For one reason or another, the straight eight Grand Prix car remained with the Maserati brothers, and they carried on working to develop it. To qualify for the 1.5-liter class, they
reduced the capacity of the engine to 1500 cc and relaunched it as the Maserati Tipo 26. It had been pretty well the Maserati brothers’ baby from day one anyway, so it was certainly justifiable to call it a Maserati. The blown straight eight was the first car to feature the three-pronged trident symbol seen on Maseratis ever since. The car did well on its first time out in 1927, winning its class and coming ninth overall. The following year it won.
The original car was developed into a 2-litre version in the form of the 26B (150bhp), and in 1929 the Maserati brothers built a monster for Formula Libre racing.
Known as the Sedici Cilindri V4, the car featured basically two straight eight engines sharing the same crankcase and set in a V. In a straight line the car was capable of speeds in excess of 150 mph, although its performance was less impressive when anything other than a straight line was involved. Another double-engined monster, the V5, was built. Although very fast, it was as dangerous as the first and was abandoned after its second crash.
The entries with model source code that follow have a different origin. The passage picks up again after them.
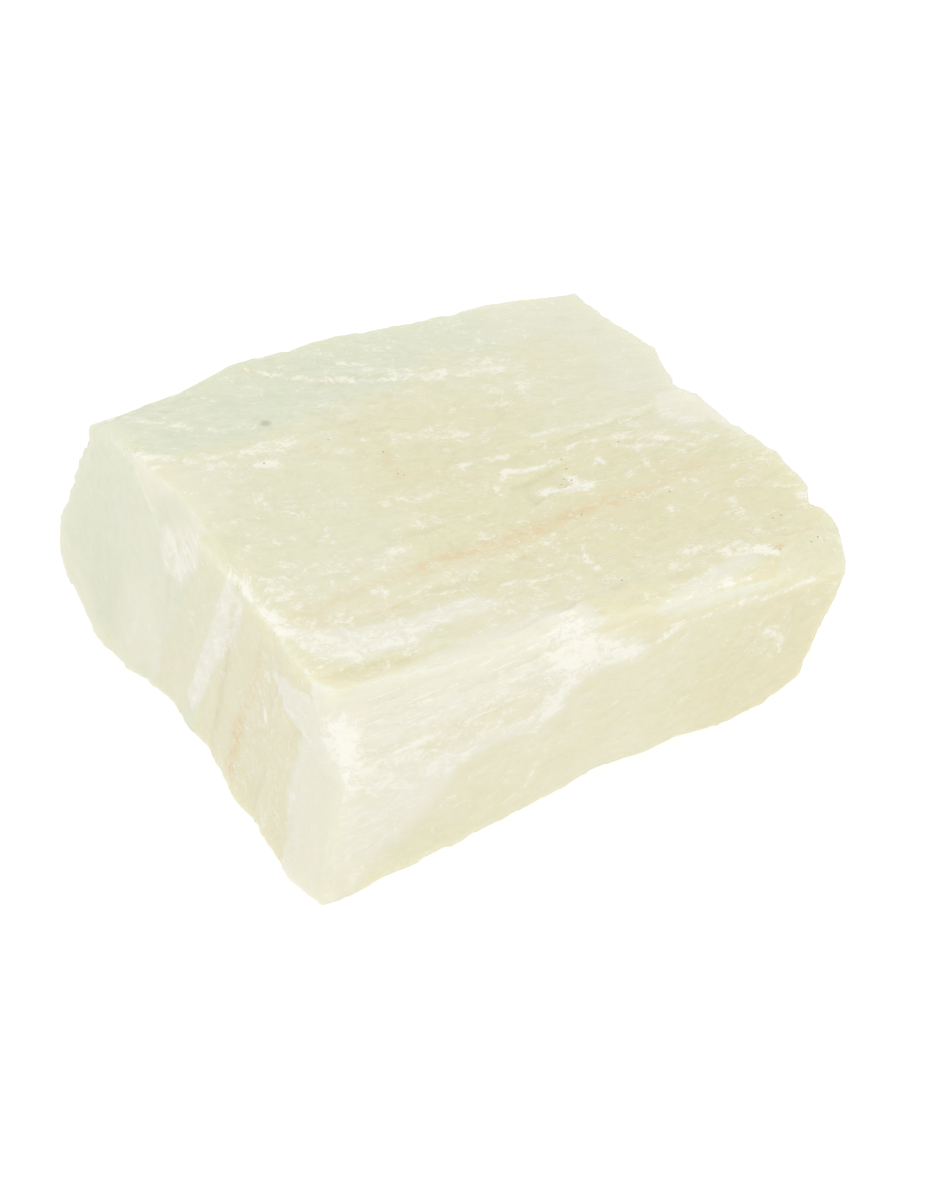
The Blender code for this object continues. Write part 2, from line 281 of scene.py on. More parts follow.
# Rust, in the same form
TOP_STAINS = {
    "seam left": (((-37, -22.5), (-30, -21.8), (-24, -21.4), (-17.5, -21.5)), 1, 0.46),
    "seam": (((-17, -21.5), (-13, -20.7), (-7, -21.3), (-4, -21.6), (0, -20.6), (7, -20.3),
        (14, -19.5), (21, -20)), 1.4, 0.86),
    "seam halo": (((-18, -22), (-8, -22.5), (4, -22), (20, -22)), 3, 0.24),
    "seam right": (((21, -20), (25.5, -18.3), (33, -18)), 1.3, 0.4),
    "low seam": (((-37, -24), (-33, -26), (-25, -27)), 1.6, 0.34),
    "trail left": (((-15, 10.5), (-14, 8.5)), 0.9, 0.6),
    "trail": (((-6.5, 4.5), (-8, 1.5), (-7.5, -1), (-2, -3), (1, -2)), 1, 0.42),
    "long line": (((-14, 31), (-10, 27.5), (-5.5, 23.8), (-1, 22)), 1, 0.28),
    "right spot": (((31, -40), (31.5, -39.5)), 0.8, 0.7),
    "brown corner": (((34, -34), (33, -38)), 1.6, 0.3),
    "right patch": (((24, -12), (29, -16)), 3, 0.26),
}
LEFT_STAINS = {
    "red seam": (((-19, 33), (-16.5, 26), (-14.5, 21), (-12, 15.5), (-9.5, 9), (-8, 4)),
        1.1, 0.55),
    "red heart": (((-12.2, 15), (-10.7, 11.8), (-10.1, 9.7)), 1.2, 1.7),
    "red foot": (((-10.1, 9.7), (-9.8, 6.5), (-9.6, 3.9)), 1, 1.3),
    "seam halo": (((-21, 37), (-18, 28), (-13, 15)), 2.4, 0.15),
}

# Zones with their own stone, painted in this order: (corners, softness of the rim, tone, milk,
# white). Tone runs from -1, cool and green, through 0.5, olive, to 1.5, brown; milk is pale stone
# with no green in it, and white is how crushed the stone is. A zone may leave the white alone.
# The two zones on the rounded front left corner also hold painted shade.
EVERYWHERE = ((-60, -60), (60, -60), (60, 60), (-60, 60))
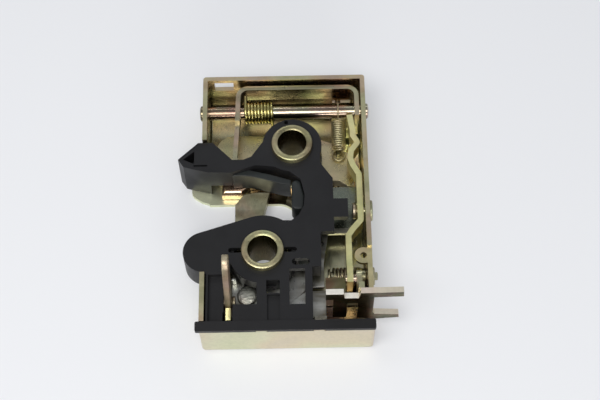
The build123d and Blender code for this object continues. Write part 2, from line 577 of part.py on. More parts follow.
def slide_rivet():
    at = (slide_rivet_x, slide_rivet_y)
    head_z = slide_high + layer_gap
    head_r = slide_rivet_head_r
    head_height = 1.8
    ball_r = (head_r**2 + head_height**2) / (2 * head_height)
    dome = Pos(*at, head_z + head_height - ball_r) * Sphere(ball_r)
    dome &= disc(head_r + 1, head_z, head_z + 5, at)
    return disc(slide_rivet_d / 2, back_low, head_z + 0.5, at) + dome


nodes = {
    "housing": housing,
    "back_plate": back_plate,
    "carrier": carrier,
    "lower_bush": lambda: bush((0, 0)),
    "upper_bush": lambda: bush(upper_bush),
    "mouth_liner": mouth_liner,
    "striker_buffer": striker_buffer,
    "fork": fork,
    "fork_spring": fork_spring,
    "pawl": pawl,
    "pawl_spring_pin": pawl_spring_pin,
    "pawl_spring": pawl_spring,
    "cross_shaft": cross_shaft,
    "release_bail": release_bail,
    "bail_spring": bail_spring,
    "release_link": release_link,
    "link_guide_rivet": link_guide_rivet,
    "outside_lever": outside_lever,
    "link_pin": link_pin,
    "outside_lever_pivot": outside_lever_pivot,
    "outside_lever_spring": outside_lever_spring,
    "lock_lever": lock_lever,
    "lock_lever_pivot": lock_lever_pivot,
    "lock_slide": lock_slide,
    "slide_rivet": slide_rivet,
}

os.makedirs("parts", exist_ok=True)
for name, make in nodes.items():
    export_step(make(), f"parts/{name}.step")
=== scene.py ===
# %% [markdown]
# # A vehicle door latch
# The object is a small latch out of a car door: a folded steel case with yellow zinc plating, a black plastic cover
# moulding, a fork and a pawl round two tubes, and the levers and springs that work them.
# Its solids could be drawn again here, but then two sets of sizes would have to agree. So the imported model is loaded
# as a fixed frame, and this script only adds the looks. Blender measures in metres, and the value `mm` lets the steps
# below be written in millimetres.

# %% Load the frame
import json
import math

import bpy
from mathutils import Matrix, Vector

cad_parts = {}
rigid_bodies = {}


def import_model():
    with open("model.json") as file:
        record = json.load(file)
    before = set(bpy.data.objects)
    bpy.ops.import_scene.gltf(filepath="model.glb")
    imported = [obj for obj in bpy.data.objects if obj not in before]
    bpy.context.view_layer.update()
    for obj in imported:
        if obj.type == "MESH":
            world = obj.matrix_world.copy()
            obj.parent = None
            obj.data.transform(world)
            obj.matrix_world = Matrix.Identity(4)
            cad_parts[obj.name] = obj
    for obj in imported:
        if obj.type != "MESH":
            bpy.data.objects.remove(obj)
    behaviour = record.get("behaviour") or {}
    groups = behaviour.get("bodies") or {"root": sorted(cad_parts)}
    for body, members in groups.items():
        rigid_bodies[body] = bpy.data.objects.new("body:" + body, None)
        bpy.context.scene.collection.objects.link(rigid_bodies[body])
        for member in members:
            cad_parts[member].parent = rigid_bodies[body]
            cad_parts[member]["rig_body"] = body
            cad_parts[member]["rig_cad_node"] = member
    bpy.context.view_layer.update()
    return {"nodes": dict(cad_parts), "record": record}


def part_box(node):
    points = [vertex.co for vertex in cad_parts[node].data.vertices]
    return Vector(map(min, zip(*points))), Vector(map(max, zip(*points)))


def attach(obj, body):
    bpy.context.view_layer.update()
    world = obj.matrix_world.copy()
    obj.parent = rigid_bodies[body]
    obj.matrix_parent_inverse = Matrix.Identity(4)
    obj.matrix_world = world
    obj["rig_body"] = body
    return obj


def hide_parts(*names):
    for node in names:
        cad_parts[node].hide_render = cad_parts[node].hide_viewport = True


mm = 0.001
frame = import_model()
nodes = frame["nodes"]
print("nodes loaded:", len(nodes))

# %% [markdown]
# ## Camera and light
# The photograph looks down at the latch at about 63 degrees, from the side of the folded near wall. The camera could
# be turned by eye until it seems right. Here its place and its axes come from a fit of the bush centres and the case
# corners instead, because that is steadier than the eye. The long lens keeps the case almost rectangular.

# %% Camera
right = Vector((0.99984, -0.01707, -0.00580))
up = Vector((0.01786, 0.89440, 0.44690))
back = right.cross(up)
stand_x, stand_y, stand_z = 11.11, -161.35, 375.64

camera = bpy.data.objects.new("camera", bpy.data.cameras.new("camera"))
bpy.context.scene.collection.objects.link(camera)
camera.matrix_world = Matrix(((right.x, up.x, back.x, stand_x * mm),
                              (right.y, up.y, back.y, stand_y * mm),
                              (right.z, up.z, back.z, stand_z * mm),
                              (0, 0, 0, 1)))
camera.data.sensor_width = 36
camera.data.lens = 75
camera.data.clip_start = 0.01
bpy.context.scene.camera = camera
bpy.context.scene.view_settings.view_transform = "Standard"
print("camera height in mm:", round(camera.location.z / mm))

# %% [markdown]
# Plated metal shows what is round it. Small lamps would give it hard white dots, so the lamps are large soft boxes:
# one overhead, one low in front that lights the near wall, and one narrow strip behind that draws the bright lines
# on wire and shaft.

# %% Lamps
def soft_box(name, place, aim, size, watts, colour):
    lamp = bpy.data.lights.new(name, "AREA")
    lamp.shape = "RECTANGLE"
    lamp.size, lamp.size_y = size
    lamp.energy = watts
    lamp.color = colour
    holder = bpy.data.objects.new(name, lamp)
    bpy.context.scene.collection.objects.link(holder)
    holder.location = place
    holder.rotation_euler = (Vector(aim) - Vector(place)).to_track_quat("-Z", "Y").to_euler()
    print(name, "gives", watts, "W")


soft_box("overhead_box", place=(-0.16, -0.30, 0.72), aim=(0.01, 0.02, 0), size=(0.60, 0.36), watts=4.4,
         colour=(1, 0.985, 0.96))
soft_box("front_box", place=(0.10, -0.75, 0.20), aim=(0.01, 0, 0), size=(0.5, 0.20), watts=2.4,
         colour=(1, 0.97, 0.92))
soft_box("back_strip", place=(0.05, 0.70, 0.62), aim=(0.01, 0.04, 0), size=(0.8, 0.05), watts=0.8,
         colour=(0.96, 0.98, 1))

# %% [markdown]
# The rest of the light is the room itself. A pale bluish world at low strength fills the shadows between the levers
# without making shadows of its own.

# %% Room light
world = bpy.data.worlds.new("studio")
bpy.context.scene.world = world
world.use_nodes = True
room = world.node_tree.nodes["Background"]
room.inputs["Color"].default_value = (0.90, 0.93, 1.0, 1)
room.inputs["Strength"].default_value = 0.36
print("room light strength:", round(room.inputs["Strength"].default_value, 2))

# %% [markdown]
# The latch lies on white paper. Brighter lamps would make grey paper look white, but they would bleach the metal too.
# So the paper glows a little by itself, and only for rays that come from the camera, from a reflection or through
# something clear. It still takes the shadow of the latch.

# %% Floor
floor_width = 3
paper_glow = 0.27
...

Throughout the Thirties, Maserati continued making spark plugs and hand-built sports and racing cars. They were unable to achieve consistent success on the track, however. To some extent this was because they were unable to generate the necessary investment capital to stay seriously competitive and to protect their place in the front rank: this is a problem for small racing car manufacturers that has existed for very nearly a hundred years. From the racing cars, a limited number of road cars were built, fitted with coach built bodies. The 4CS-1100 and the 4CS-1500 were available in 1932 and 1933.
In March of 1932 , Alfieri died, as a result of an operation on old injuries sustained in a racing accident some years previously. Ettore, Bindo and Ernesto carried on to produce the three
liter 8CM 150 mph Grand Prix car. Financially, things continued to be relatively hard going, so the arrival on the scene of Commendatore Adolfo Orsi in 1937 was very welcome. Orsi ran an industrial combine that was involved in making machine tools and bus and railway systems, although the connection with Maserati may well have come about because the Orsi organization made spark plugs – as did Maserati themselves.
The Maserati brothers were bought out and signed up for a ten year consultancy deal,
relieving them of direct money problems, thus enabling them to concentrate on making racing cars and the occasional spin-off road car. During this period, the A6GCS car was conceived and constructed, and the 2-litre Formula 2 car was designed and built, and that in turn developed and evolved into the legendary 250F (2493cc straight six, 270bhp, top speed 180mph). The gearbox was rear-mounted in a transaxle unit behind the seat: it was a four-speed unit at first, and later improvements included a fifth gear. The later cars also benefited from a redesigned and considerably lighter chassis.
With Juan Manuel Fangio in the driving seat, this beautiful and seriously quick Maserati won the World Championship in 1957: one of the high points for the Maserati company. As well as the racing cars, chassis were being shipped off to various coachbuilders for a variety of bodywork to be fitted: PininFarina, Vignale and Frua all made their own contribution with an assortment of sports and sports racing bodies.
When their ten year consultancy contract expired, the remaining Maserati brothers couldn’t resist the pull of freedom and independence, and went off on their own to form OSCA – Officine Specializzata Costruizone Automobili. The Maserati name stayed with the Orsi family. The 1600 Osca was a neat and attractive little car, resembling its bigger Maserati brothers in the elegance of its proportions on rather a smaller scale, and powered by a double overhead camshaft four-cylinder engine, with two huge Webers squeezed into the diminutive engine bay. The interior was typically Italian of the period: two big dials for speed and revs, a thin woodrim wheel and sparse interior comforts: after all, it was for going quickly rather than being cosseted in Grand Tourer style. Badgework on the car was limited to OSCA 1600 on the bootlid, Fissore Savigliano on the front wings and a round badge on the front bearing the O.S.C.A. legend and a coat of arms, with ’Fratelli Maserati Bologna’ running around the outside indicating that, although it wasn’t a Maserati as such, it had certainly been built by the Maserati brothers.
The Maserati name and the company’s racing ambitions were now firmly with the Orsi family. The 450S represented one of the many parallel courses steered by Maserati during the late Fifties: it was a full-bodied open racing car, with a swoopy, elegant body and a 90º four-and-a-half liter V8 kicking out a massive 400bhp. It was extremely quick, but the chassis and the brakes were never quite up to the standard demanded by the engine, although the chassis looked as though it should have been pretty effective, being a large bare tubular affair, with the central area built on two levels. However, its only notable successes were the 1957 Sebring 12 hour and the Swedish Grand Prix. When the entire works team of four Maserati 450S racing cars was written off in the race in Venezuela in 1957, there was a considerable rethink. With the Orsi organisation in financial trouble from other directions as well, 1958 saw an air of pragmatism in the company and an increasing interest in road cars: the 3.5-litre six-cylinder engine was fitted in a tube frame intended very much for the road rather than the track. They were still very fast cars and they might still be written off once in a while, but at least the car would belong to someone else when it happened, and they could always sell him a replacement.